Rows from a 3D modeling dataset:
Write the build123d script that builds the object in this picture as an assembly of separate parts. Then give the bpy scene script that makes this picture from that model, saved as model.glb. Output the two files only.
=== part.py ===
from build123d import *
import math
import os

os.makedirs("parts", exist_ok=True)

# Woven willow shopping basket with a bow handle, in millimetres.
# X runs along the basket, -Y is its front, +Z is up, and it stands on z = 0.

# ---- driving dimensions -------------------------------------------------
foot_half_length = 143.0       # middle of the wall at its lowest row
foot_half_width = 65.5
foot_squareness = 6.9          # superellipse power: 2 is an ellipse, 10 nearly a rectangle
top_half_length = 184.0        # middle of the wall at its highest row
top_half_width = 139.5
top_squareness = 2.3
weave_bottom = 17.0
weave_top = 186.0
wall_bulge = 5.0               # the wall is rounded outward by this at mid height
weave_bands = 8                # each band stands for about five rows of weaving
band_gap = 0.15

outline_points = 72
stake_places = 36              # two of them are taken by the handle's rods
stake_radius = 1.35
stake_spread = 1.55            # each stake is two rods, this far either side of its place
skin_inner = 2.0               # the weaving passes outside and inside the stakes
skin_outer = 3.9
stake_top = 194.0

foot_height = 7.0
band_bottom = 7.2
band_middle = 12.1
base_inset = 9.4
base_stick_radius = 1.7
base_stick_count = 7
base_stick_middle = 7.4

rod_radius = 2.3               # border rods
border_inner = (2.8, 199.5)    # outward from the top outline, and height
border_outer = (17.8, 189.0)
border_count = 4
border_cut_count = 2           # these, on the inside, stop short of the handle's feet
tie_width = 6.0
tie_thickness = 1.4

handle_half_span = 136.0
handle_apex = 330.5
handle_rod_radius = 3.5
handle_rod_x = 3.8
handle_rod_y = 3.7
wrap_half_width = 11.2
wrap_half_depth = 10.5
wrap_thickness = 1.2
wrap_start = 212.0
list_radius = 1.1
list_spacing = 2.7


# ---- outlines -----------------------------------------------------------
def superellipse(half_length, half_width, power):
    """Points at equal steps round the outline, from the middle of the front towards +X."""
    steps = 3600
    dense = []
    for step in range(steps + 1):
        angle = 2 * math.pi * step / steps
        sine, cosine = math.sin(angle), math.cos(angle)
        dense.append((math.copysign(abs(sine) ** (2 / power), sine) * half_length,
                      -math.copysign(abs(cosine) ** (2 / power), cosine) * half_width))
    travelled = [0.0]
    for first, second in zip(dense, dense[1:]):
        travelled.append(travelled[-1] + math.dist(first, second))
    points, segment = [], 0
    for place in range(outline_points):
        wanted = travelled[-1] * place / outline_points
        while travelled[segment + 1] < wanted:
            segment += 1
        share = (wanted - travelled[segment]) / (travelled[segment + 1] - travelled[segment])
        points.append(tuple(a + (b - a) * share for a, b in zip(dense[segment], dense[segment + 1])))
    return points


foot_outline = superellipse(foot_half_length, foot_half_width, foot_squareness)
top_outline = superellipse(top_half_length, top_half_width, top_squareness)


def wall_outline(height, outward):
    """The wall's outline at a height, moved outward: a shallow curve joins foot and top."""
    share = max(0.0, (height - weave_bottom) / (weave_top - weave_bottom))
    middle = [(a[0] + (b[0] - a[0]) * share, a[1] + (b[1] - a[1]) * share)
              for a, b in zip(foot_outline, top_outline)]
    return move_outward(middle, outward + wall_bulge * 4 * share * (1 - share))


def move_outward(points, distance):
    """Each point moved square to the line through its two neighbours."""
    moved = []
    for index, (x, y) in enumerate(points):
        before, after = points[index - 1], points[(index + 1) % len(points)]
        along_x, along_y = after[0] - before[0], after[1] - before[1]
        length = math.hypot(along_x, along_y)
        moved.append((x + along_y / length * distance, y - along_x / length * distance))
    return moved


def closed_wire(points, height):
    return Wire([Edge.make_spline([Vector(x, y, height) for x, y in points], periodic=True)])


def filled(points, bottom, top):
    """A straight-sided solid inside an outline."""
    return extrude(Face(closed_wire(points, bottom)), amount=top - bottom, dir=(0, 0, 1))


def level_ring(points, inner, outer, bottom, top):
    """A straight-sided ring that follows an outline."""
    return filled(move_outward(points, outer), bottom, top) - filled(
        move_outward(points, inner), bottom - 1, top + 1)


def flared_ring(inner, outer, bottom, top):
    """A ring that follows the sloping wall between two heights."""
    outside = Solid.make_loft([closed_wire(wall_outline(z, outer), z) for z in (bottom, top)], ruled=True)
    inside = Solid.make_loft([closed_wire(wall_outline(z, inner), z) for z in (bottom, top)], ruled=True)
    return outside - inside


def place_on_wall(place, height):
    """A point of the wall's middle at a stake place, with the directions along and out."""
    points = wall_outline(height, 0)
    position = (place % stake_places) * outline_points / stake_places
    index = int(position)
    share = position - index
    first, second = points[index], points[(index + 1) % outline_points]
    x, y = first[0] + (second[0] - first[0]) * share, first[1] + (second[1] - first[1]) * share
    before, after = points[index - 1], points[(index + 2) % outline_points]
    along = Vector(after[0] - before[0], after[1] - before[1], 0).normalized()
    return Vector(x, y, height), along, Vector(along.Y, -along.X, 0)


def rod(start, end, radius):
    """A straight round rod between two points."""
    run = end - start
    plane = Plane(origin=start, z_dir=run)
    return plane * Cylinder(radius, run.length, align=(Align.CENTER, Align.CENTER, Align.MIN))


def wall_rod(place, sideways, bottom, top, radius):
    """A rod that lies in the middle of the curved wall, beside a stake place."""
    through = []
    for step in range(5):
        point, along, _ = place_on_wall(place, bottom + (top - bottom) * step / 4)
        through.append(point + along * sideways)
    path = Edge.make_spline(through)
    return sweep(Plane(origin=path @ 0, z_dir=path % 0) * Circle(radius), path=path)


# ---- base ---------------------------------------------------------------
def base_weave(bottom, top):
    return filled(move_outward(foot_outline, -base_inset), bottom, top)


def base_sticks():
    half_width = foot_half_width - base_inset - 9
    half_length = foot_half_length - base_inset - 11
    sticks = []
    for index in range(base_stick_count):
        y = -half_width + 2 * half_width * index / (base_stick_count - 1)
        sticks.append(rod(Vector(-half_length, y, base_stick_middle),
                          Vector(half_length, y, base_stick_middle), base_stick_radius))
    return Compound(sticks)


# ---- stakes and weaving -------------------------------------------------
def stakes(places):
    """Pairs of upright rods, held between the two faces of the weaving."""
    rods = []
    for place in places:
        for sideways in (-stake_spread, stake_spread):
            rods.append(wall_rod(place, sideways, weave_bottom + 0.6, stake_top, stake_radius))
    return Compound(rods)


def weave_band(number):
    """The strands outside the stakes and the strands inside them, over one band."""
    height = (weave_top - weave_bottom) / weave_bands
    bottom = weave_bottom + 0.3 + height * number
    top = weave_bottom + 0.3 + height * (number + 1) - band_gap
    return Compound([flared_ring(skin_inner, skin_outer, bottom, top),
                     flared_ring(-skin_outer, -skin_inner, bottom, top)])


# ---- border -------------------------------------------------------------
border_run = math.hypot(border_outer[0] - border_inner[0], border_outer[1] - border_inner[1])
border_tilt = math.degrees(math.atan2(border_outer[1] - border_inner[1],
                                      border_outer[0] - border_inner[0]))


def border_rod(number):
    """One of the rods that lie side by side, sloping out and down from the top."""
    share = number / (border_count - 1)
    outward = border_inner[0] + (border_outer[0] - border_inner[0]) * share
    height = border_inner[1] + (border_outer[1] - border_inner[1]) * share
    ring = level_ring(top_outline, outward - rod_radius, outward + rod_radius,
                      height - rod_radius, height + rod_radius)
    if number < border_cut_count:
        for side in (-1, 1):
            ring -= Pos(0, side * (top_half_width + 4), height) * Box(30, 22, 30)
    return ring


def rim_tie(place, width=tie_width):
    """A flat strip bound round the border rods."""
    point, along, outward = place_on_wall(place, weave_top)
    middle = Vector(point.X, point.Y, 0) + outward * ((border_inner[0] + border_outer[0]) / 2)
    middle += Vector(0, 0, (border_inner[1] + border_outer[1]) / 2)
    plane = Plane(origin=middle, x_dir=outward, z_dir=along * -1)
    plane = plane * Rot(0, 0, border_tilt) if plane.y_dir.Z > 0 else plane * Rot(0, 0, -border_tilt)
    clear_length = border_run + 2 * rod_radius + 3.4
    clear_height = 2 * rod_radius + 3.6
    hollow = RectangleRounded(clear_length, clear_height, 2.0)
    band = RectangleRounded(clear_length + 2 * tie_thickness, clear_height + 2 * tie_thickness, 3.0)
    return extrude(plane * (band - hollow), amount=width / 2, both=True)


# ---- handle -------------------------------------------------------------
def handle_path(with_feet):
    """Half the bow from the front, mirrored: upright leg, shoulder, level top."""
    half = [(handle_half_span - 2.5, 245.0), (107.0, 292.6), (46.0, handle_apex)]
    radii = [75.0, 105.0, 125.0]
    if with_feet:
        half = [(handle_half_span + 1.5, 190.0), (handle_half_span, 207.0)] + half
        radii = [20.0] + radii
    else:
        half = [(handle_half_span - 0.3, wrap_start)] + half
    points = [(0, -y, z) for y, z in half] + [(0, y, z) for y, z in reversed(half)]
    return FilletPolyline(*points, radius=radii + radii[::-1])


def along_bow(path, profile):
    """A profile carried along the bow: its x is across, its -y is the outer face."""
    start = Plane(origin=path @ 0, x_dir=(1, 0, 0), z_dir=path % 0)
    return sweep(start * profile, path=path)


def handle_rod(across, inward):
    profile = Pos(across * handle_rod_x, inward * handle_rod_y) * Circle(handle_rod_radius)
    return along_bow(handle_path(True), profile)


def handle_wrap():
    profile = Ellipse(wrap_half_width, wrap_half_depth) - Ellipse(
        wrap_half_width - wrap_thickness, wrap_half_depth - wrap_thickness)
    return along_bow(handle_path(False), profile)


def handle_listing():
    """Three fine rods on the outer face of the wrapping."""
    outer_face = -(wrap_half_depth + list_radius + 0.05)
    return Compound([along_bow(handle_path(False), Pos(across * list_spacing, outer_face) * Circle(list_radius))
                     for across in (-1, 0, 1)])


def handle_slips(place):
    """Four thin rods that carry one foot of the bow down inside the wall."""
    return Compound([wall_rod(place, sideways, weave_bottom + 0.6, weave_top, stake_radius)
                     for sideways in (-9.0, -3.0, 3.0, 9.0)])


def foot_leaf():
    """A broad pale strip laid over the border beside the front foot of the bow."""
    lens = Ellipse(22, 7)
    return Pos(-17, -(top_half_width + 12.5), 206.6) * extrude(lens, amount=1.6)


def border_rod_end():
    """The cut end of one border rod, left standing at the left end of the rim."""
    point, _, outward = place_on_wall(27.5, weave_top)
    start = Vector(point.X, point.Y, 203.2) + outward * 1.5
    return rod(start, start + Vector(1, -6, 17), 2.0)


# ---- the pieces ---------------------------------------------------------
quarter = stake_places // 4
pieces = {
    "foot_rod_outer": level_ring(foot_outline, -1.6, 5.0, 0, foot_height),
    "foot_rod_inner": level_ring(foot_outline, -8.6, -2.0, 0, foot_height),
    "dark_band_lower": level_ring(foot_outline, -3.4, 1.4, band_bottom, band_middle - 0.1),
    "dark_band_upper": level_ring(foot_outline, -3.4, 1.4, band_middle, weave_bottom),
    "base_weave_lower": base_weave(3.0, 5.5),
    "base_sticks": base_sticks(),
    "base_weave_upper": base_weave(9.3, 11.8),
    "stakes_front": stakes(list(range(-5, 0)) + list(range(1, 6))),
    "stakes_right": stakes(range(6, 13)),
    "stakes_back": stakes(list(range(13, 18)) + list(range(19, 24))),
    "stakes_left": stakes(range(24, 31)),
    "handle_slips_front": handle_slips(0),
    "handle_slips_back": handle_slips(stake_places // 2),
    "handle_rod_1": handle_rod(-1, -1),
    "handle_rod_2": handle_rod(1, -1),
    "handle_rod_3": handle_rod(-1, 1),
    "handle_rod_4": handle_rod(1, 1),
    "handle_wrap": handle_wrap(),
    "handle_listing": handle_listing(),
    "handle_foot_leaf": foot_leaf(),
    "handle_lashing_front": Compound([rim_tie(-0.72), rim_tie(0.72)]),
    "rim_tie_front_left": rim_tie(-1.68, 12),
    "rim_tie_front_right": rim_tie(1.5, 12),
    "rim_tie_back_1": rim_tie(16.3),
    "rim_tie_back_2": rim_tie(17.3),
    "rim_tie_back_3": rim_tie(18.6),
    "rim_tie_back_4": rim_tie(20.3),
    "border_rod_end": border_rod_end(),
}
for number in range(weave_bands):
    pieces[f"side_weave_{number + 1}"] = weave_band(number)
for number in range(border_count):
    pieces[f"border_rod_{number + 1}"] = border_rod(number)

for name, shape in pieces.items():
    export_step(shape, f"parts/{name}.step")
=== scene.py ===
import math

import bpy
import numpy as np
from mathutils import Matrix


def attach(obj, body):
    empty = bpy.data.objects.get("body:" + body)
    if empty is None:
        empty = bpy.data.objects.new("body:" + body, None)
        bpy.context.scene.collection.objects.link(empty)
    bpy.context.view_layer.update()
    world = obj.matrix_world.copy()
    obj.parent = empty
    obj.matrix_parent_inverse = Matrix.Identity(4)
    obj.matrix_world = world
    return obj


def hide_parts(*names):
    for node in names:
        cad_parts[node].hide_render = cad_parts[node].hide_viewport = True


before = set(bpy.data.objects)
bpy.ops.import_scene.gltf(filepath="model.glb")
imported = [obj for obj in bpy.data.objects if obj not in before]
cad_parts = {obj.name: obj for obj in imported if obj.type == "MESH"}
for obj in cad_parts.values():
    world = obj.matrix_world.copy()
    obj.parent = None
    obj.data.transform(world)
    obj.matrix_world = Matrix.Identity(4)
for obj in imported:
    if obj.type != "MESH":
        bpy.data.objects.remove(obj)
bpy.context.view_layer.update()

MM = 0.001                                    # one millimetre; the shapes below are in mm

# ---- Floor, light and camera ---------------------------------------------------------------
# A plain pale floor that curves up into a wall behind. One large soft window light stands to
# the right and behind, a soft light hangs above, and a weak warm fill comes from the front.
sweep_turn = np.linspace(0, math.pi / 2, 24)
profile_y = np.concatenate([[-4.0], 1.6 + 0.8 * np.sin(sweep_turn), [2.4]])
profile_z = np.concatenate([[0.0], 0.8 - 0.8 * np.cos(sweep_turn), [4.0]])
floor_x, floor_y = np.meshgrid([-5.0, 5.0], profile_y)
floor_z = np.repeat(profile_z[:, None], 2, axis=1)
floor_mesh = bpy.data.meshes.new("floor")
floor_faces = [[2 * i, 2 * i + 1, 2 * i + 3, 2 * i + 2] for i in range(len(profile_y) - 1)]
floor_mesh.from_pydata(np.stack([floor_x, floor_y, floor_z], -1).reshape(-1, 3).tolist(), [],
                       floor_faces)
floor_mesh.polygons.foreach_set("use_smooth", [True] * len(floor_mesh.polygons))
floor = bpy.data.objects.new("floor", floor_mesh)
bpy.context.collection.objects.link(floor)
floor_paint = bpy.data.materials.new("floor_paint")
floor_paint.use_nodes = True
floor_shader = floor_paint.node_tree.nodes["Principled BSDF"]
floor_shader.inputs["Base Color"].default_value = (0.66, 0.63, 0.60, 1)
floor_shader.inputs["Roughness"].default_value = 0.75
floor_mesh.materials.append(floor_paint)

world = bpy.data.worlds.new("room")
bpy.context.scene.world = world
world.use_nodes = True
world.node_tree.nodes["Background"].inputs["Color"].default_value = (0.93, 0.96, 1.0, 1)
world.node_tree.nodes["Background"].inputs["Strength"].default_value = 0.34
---
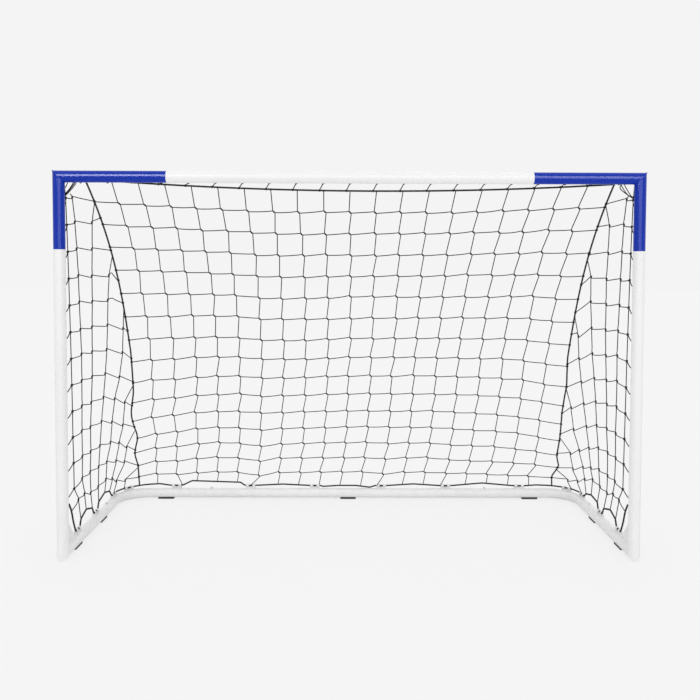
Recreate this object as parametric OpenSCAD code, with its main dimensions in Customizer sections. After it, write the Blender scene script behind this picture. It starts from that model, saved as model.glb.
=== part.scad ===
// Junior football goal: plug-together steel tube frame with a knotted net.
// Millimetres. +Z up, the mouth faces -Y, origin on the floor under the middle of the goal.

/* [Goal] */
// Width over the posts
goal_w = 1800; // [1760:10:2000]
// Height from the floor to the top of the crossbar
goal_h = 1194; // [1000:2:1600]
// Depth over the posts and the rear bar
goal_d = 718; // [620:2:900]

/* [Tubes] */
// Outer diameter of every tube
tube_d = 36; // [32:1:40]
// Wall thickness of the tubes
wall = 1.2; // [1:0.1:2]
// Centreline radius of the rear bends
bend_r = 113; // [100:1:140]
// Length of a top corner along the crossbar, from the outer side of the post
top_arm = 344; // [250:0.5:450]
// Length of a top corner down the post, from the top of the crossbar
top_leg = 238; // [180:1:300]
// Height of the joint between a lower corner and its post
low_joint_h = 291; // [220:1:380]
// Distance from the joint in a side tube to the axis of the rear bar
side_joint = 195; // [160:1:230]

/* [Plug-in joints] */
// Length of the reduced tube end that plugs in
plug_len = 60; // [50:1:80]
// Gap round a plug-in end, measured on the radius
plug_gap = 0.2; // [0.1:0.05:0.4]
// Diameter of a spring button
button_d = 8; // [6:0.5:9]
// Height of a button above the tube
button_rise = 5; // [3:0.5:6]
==
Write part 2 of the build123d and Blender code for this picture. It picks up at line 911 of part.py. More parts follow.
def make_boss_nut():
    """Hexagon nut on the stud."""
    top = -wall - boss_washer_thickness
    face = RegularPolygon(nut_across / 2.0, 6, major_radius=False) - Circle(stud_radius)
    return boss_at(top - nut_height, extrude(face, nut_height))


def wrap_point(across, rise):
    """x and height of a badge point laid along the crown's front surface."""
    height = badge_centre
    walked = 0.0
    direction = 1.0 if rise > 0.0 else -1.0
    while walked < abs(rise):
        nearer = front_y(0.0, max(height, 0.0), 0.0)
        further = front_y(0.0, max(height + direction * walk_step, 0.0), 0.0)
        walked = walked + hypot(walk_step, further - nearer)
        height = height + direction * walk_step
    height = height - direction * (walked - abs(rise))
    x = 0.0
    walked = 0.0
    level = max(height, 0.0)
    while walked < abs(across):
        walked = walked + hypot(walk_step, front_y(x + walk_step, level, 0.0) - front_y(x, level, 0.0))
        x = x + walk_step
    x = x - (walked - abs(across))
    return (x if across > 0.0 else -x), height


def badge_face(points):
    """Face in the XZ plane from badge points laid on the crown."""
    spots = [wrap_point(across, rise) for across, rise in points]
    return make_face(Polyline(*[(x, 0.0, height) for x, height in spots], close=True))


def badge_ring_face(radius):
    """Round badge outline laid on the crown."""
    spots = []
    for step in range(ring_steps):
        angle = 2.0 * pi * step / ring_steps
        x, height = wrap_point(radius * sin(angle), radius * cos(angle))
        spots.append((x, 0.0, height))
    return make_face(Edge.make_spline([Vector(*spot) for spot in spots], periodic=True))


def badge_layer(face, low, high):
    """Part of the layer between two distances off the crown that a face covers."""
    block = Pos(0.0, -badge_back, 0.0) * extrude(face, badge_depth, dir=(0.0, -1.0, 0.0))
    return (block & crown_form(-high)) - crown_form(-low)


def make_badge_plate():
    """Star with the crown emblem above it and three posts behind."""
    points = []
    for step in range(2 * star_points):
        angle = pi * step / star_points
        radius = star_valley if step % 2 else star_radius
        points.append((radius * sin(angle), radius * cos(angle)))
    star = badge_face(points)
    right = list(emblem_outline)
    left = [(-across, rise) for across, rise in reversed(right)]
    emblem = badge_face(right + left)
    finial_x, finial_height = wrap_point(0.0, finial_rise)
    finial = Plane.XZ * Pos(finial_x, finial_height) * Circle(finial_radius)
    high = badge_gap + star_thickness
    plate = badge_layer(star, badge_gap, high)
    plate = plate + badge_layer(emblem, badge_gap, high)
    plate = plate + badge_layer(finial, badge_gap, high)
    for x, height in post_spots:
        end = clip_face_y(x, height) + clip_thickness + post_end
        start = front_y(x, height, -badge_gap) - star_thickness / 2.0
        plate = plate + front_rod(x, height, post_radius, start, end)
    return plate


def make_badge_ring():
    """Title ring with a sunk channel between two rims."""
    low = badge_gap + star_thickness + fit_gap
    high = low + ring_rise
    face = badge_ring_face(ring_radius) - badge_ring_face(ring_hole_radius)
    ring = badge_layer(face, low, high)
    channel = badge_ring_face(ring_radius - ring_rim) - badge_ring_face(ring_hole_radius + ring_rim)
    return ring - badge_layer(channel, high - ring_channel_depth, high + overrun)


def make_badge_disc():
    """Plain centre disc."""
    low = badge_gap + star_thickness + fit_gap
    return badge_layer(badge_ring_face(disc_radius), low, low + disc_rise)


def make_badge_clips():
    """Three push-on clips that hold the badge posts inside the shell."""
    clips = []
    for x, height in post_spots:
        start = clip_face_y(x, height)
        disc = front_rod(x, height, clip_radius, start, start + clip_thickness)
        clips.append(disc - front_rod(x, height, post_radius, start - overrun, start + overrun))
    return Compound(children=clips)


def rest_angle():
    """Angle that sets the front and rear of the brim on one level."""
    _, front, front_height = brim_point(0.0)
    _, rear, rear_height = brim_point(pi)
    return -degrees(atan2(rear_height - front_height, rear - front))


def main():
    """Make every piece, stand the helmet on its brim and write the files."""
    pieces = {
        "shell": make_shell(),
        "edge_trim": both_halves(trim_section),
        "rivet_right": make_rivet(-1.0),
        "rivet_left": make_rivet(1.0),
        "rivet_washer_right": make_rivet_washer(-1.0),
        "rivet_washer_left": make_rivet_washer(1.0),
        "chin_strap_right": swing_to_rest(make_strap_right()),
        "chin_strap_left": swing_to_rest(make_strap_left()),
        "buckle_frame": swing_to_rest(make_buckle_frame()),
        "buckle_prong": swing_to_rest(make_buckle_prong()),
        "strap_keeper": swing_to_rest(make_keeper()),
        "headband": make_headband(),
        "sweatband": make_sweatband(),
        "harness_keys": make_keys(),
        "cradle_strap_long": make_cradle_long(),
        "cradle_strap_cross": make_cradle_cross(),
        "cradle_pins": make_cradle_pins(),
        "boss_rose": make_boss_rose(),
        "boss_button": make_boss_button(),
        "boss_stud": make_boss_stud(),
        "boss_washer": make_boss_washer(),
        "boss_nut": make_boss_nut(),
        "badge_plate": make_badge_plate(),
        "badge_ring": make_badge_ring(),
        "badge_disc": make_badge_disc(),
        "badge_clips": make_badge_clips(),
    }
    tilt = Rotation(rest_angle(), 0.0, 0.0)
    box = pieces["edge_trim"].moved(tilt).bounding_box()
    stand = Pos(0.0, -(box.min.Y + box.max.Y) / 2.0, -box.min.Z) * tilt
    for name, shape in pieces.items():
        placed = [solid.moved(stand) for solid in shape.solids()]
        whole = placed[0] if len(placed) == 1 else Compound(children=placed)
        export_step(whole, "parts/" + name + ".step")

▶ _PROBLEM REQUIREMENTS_
Set down, without any change, only the lines from the line that holds "Write part 2" through the line that holds "return boss_at(top - nut_height, extrude(face, nut_height))", both lines included.

▶ _WRITTEN RESPONSE_
Write part 2 of the build123d and Blender code for this picture. It picks up at line 911 of part.py. More parts follow.
def make_boss_nut():
    """Hexagon nut on the stud."""
    top = -wall - boss_washer_thickness
    face = RegularPolygon(nut_across / 2.0, 6, major_radius=False) - Circle(stud_radius)
    return boss_at(top - nut_height, extrude(face, nut_height))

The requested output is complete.